The tail-mounted motor of e-Genius, uncowled and showing the clever mounting.

Eric Raymond’s e-Genius, a collaborative effort with Stuttgart University, mounts its electric motor on a stalk  protruding from the vertical fin. The airplane, at least forward of the wing, otherwise looks a great deal like the Pipistrel Taurus, having been derived partly from that airplane.

Jim Lee’s Phoenix motorglider uses a Rotax engine to motivate it skyward, then can waft about on thermals without power. Lee has done 130-mile flights with the propeller feathered in this machine, and he and one of two copilots flew from Florida to Santa Rosa, California, for the event, making their voyage the longest by air for any of the competitors.

Lori Costello, Embry Riddle graduate student, inspects the Eco-Eagle.

Embry Riddle Aeronautical University is fielding a modified Stemme motorglider that has a Rotax hybrid with an electric motor attached. The engine is used for takeoff and the motor for cruise flight, drawing down the current from batteries carried on board. Unfortunately, a discrepancy between University rules and GFC rules has kept them from competing, though they will fly demonstration flights on the same challeges as the viable competitors. (Embry Riddle does not allow a second pilot on board an Experimental aircraft, while CAFE rules require a second pilot in a two-seat craft.)

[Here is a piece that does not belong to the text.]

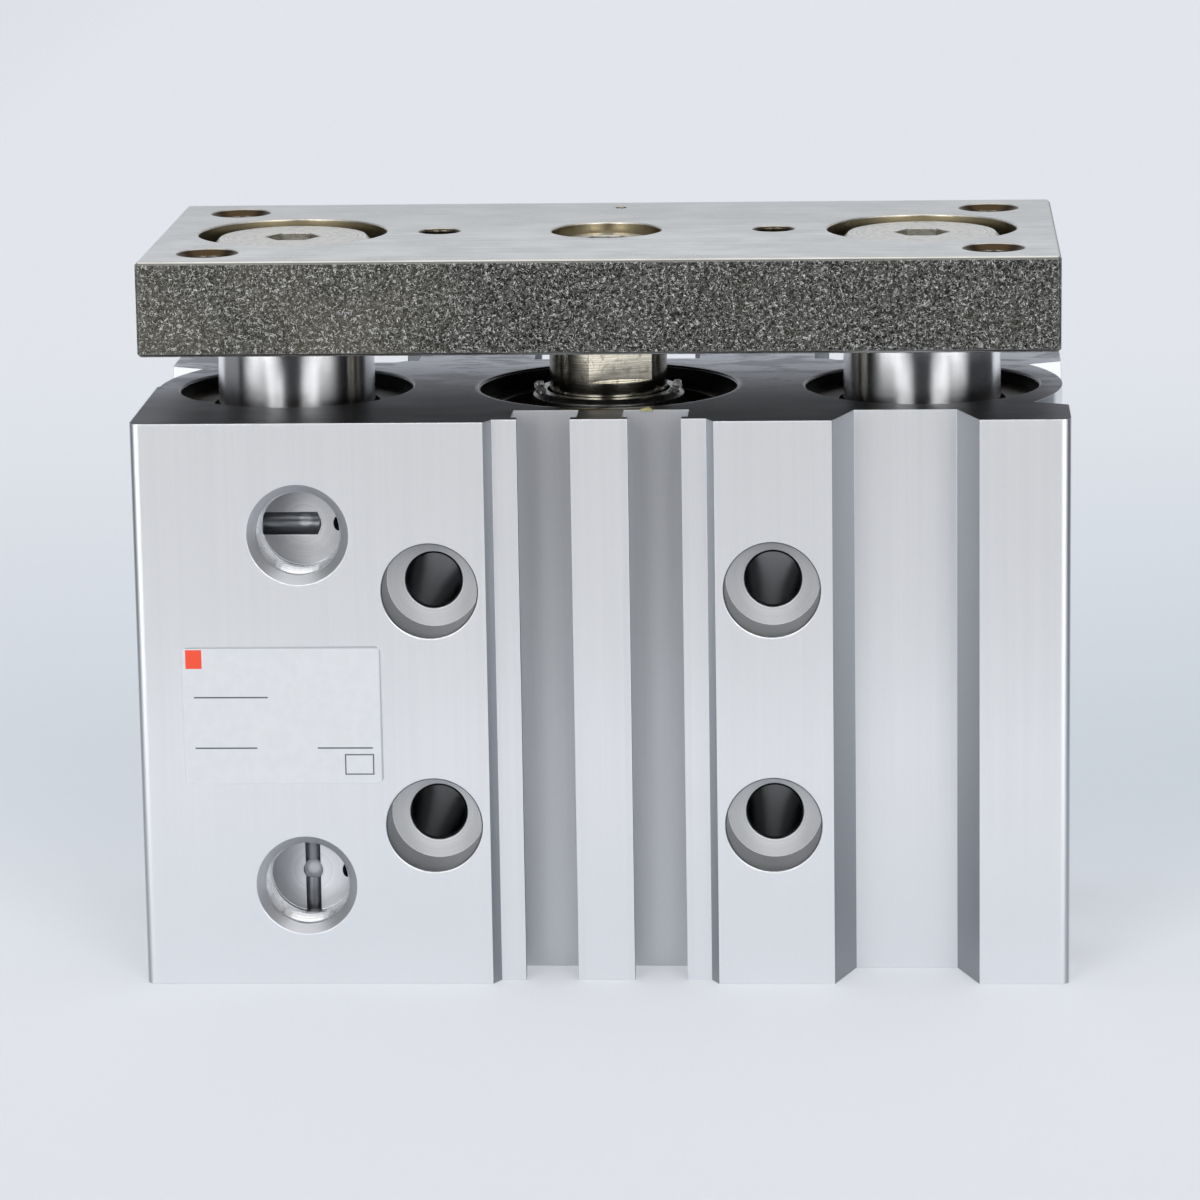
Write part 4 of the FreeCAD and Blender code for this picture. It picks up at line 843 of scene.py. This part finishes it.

Cherry picker used to simulate runway barrier and carry sound-measurement equipment.

Weighing did not conclude until 8 p.m. on Sunday, and only for one airplane, Jim Lee’s Phoenix, a Czech Republic motorglider with a Rotax engine.  It is the smallest of the competitors and the only pure gasoline-powered entry.

Monday, weighing was completed, with the CAFE scales getting a good workout from the unusually configured aircraft. Pipistrel’s crew brought an array of metal stands to allow their dual-fuselage G4 to be weighed.  Nobody but weighing and aircraft personnel were allowed inside, because the scales are highly sensitive.

All four aircraft took part in the climb and noise challege Monday afternoon.  All passed, clearing an imaginary 50-foot barrier at the end of a 2000-foot runway.  Each was also remarkably quiet, with the e-Genius being the most whisper-soft of all.

Tuesday, all airplanes will fly the 200-mile GFC course, weather permitting.